Dorothy Omelia Scales Banister
Dotty was the eldest of eleven children born to Charley and Edith Scales. Born Dorothy Omelia Scales on December 2, 19211 in Cloud Chief, Oklahoma she was raised on a cotton farm outside Colony in northeastern Washita County. Life growing up on the farm was difficult and being the eldest of her brothers and sisters made it doubly so, as she was required to play "second mother" to most of her siblings. She left home immediately after graduating from high school and met Ellis while attending college at Southwestern State.
Dotty & Ellis were married on May 2, 1943, shortly before Ellis left for Europe to begin training for the allied invasion of Italy. She finished her final year of university and graduated in 1944, earning her place as the first in her family to attend a university and earn a college degree. Ellis fought in eight European campaigns over two years, while Dotty moved between California, where she lived with her uncle Marshall Scales and his family in Oakland, and teaching school later beginning in 1945 in Oklahoma City. As World War II drew to a close that summer, she reunited with Ellis after a long time apart and joined him on his tour of the American South, where he was posted for various jobs as a part of a recruitment drive.
Dotty gave birth to their first child in 1947 while stationed with Ellis at Fort Sill, Oklahoma. She gave birth to their second child two years later while stationed at Fort Benning, Georgia, and to her third in 1954 in Frankfurt, Germany. In June, 1956 the family was transferred to Pittsburgh, California and this is where Dotty remained for the rest of her life. In 1987, Dotty retired from teaching at the age of 65. On August 4, 2007, she passed away after a bout with ovarian cancer.

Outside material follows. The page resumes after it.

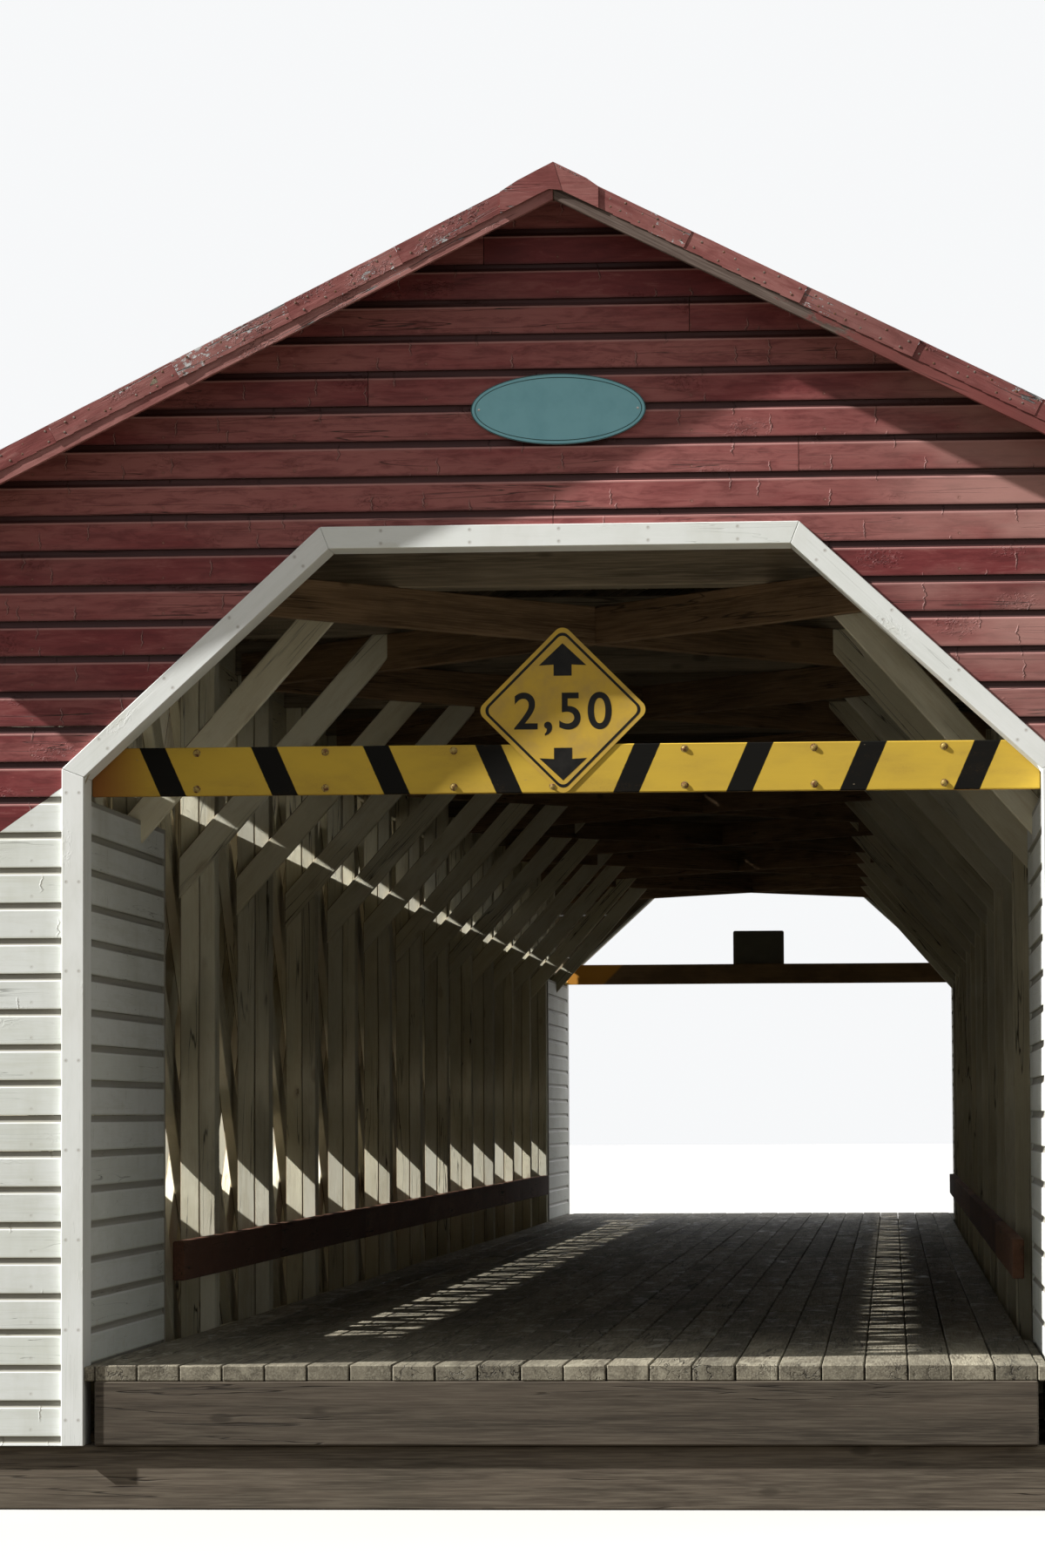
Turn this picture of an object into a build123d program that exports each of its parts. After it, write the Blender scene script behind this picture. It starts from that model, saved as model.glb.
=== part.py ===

Begin reading: Dorothy's diary: January 1 - February 4, 1942
- 1. Comment from Dotty's eldest son: "Dotty was six weeks shy of 20 years old. Her birth certificate has her born in 1922 but she was born a year earlier because her dad kept forgetting to go down and register her birth. Dotty herself told me this a few months before she passed away, but she didn't want me to put that in her obituary. Then, at the memorial service, Dotty's sister Lodema went up to the mike and explained why Dotty's dad didn't register the birth immediately: Dotty was born in a roadside shelter on the way to a hospital. Lodema called the shelter a "dugout." I have a picture of Cloud Chief OK, then-tribal land near where the 'dugout' was located."